When a diamond catches your eye, you will probably notice its sparkle first. There is only one factor that contributes to the twinkle of a gem: diamond cut.
What Is Diamond Cut?
Diamond cut refers to the polish, proportions, and symmetry of a diamond, not the stone's shape. The quality of a diamond's cut determines the sparkle and overall beauty of the stone.
But before diving into all things diamond cut, understanding the anatomy of a diamond is critical—and jeweler Tanya Parikh has the perfect analogy by comparing diamonds to a slice of pizza. "Picture this! The crust is your crown. The girdle is the thin area that attaches the top to bottom, and the cheese is the pavilion of the diamond," she describes to Brides. "In relation to the crust and cheese ratio, the crown and pavilion of a diamond must be proportional to allow for that great light return and sparkle."
Meet the Expert
An experienced jeweler, Tanya Parikh is the owner and co-founder of Janvier Diamond Concierge. She served as the president of the Women's Jewelry Association's Los Angeles chapter for three years and is a member of the Gemological Institute of America.

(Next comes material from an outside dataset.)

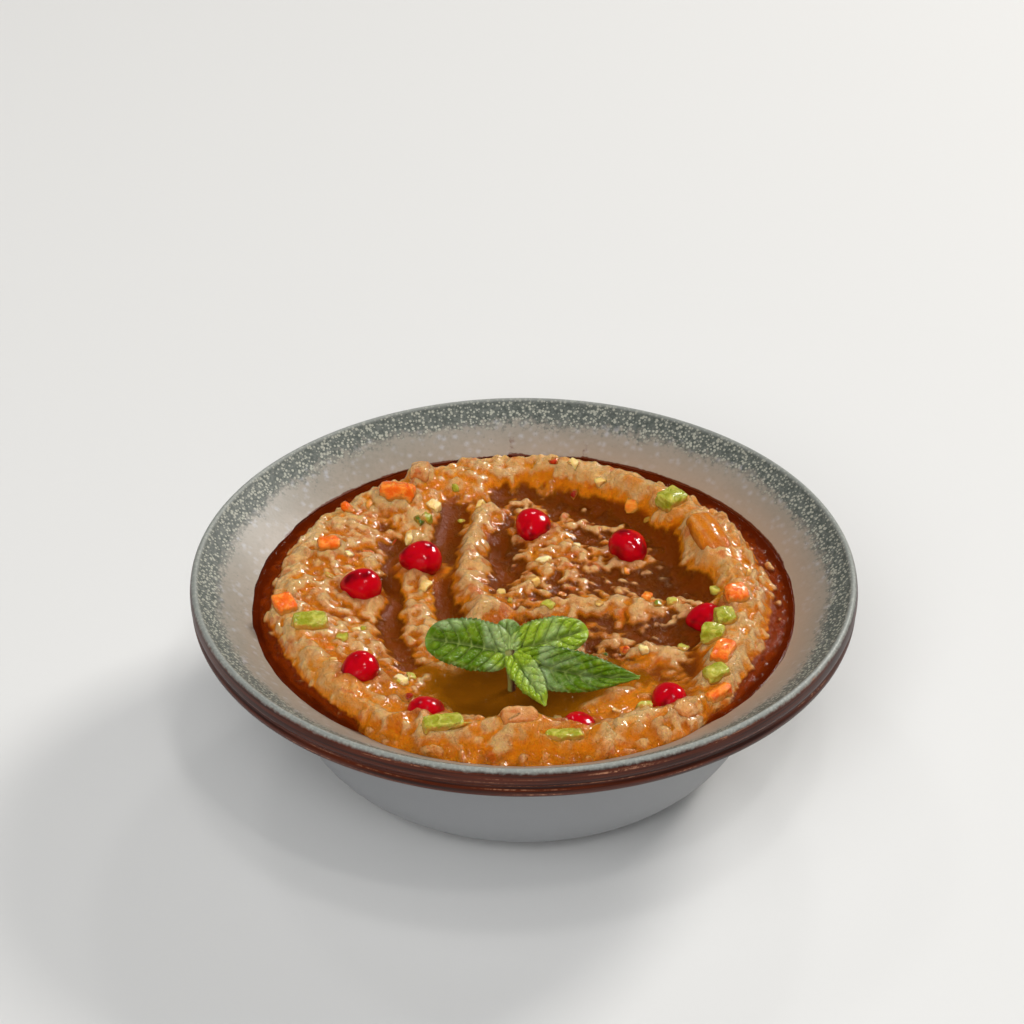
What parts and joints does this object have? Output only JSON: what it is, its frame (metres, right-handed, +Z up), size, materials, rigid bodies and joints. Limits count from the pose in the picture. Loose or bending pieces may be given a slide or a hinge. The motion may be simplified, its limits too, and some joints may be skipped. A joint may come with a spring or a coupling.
{
  "type": "baba ganoush in a bowl",
  "caption": "Chunky aubergine dip with diced vegetables, pooled oil, pomegranate seeds and a mint sprig, in a round wide-rimmed glazed bowl.",
  "frame": {"origin": "centre of the foot ring's resting face, on the surface the bowl stands on", "axes": "+Z up along the bowl's axis, +Y to the back of the dish as served, +X to its right-hand side; the mint sprig lies towards the front, -Y"},
  "size_m": [0.1598, 0.16, 0.0556],
  "materials": {
    "glaze": "glossy off-white glaze with a speckled grey-green rim band and a brown lip",
    "dip": "wet, oily chunky vegetable pulp, tan with orange-brown hollows",
    "oil": "clear amber-brown cooking oil",
    "pomegranate": "wet, translucent crimson",
    "carrot": "wet cooked carrot, orange",
    "pepper": "wet roasted orange pepper",
    "celery": "wet cooked green pepper and celery, yellow-green",
    "onion": "wet cooked onion, pale cream",
    "mint": "fresh mint leaf, satin green with pale veins"
  },
  "bodies": {
    "root": {"bowl": "glaze", "dip": "dip", "oil_moat": "oil", "oil_pool": "oil", "pomegranate_seed_1": "pomegranate", "pomegranate_seed_2": "pomegranate", "pomegranate_seed_3": "pomegranate", "pomegranate_seed_4": "pomegranate", "pomegranate_seed_5": "pomegranate", "pomegranate_seed_6": "pomegranate", "pomegranate_seed_7": "pomegranate", "pomegranate_seed_8": "pomegranate", "pomegranate_seed_9": "pomegranate", "carrot_back_left": "carrot", "carrot_left_cube": "carrot", "carrot_left_edge": "carrot", "carrot_right": "carrot", "carrot_right_slope": "carrot", "carrot_front_right": "carrot", "pepper_back_right": "pepper", "celery_back_right": "celery", "celery_left": "celery", "celery_right_upper": "celery", "celery_right_lower": "celery", "celery_right_front": "celery", "celery_front_strip": "celery", "celery_front_left": "celery", "onion_front_right": "onion", "onion_front": "onion", "onion_back": "onion", "mint_sprig": "mint"}
  },
  "joints": []
}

She adds, “If the proportions are correct, the light—even in the most dimly lit room—will play inside the stone and come back to the eye in the form of sparkle. That sparkle and fire in a diamond are what makes it very attractive.”
A diamond can have gorgeous color, flawless clarity, and a large carat weight, yet still be unattractive and undesirable—making cut the most important component of the 4Cs. Ahead, Parikh shares everything you need to know about diamond cut, from the grading scale to the best cuts to choose.
There are two main components that determine the quality of a diamond cut. “The first is the actual material that is being cut. Being a natural product, diamond rough material will vary from stone to stone. That being combined with the skills of a master cutter will unlock the life in the stone and give it its cut quality.”
The cut of a diamond is then given one of five gradings: excellent, very good, good, fair, and poor.
- Excellent: These diamonds are pristinely cut with the correct proportions to maximize the fire, sparkle, and brilliance in the diamond.
- Very Good: Diamonds with this grade are beautifully cut. They are very similar to excellent-grade diamonds, although slightly less quality.
- Good: These diamonds are cut in such a way that gives some sparkle to the stone, but may be disproportionate in some areas. Because of these inconsistencies, Parikh cautions that she would never sell a diamond with a good cut grade for an engagement ring.
- Fair: Light easily exits through the bottom and sides of a fair grade diamond. For this reason, fair cut diamonds are not ideal for center stones but could be suitable for smaller side stones on a ring.
- Poor: As the name of this rating suggests, poor cut diamonds are the least favorable—and luckily, the least common. Parikh shares, “As a diamond dealer for over a decade I do not think I have ever seen a diamond with a poor cut grade. Often times the poor cut grades can be found in small melee diamonds that are non-certified because no grade is better than a bad grade!”
Types of Cuts
"The uniqueness of a diamond comes from the individual angles or facets of a diamond," explains Parikh. "There are multiple ways to facet a diamond, including a brilliant cut, step cut, rose cut, single cut, and more. These terms describe the placement of the facets which model the stone to sparkle in the way it ultimately does."
With a brilliant-cut diamond, the majority of the facets are all angled towards each other, creating a kaleidoscope effect and a burst of sparkle. With a well-cut, brilliant-cut diamond, it is easy for its inclusions and diamond hue to be masked.
Coupled with its symmetrical shape and high demand, a round brilliant-cut diamond is the most expensive option on the market.
On a step-cut diamond, the majority of the facets are angled parallel to one another. This creates a stunning window into the diamond. Step-cut diamonds are typically very high in clarity because any inclusions are noticeable without magnification.
While shopping for an engagement or wedding ring, Parikh recommends having a very high threshold for cut tolerance. She explains, “If you go lower on the cut grade, it will take away from the life of the diamond.”
She also cautions couples to not let diamond shape overshadow the stone's cut. “In my opinion, the biggest mistake that clients make when buying a certain diamond cut is only recognizing the shape and not the proportions of the diamond. Often times, especially with online purchases, that can be lost in translation and a well-priced stone gets sold with a good, fair, or poor cut grade.”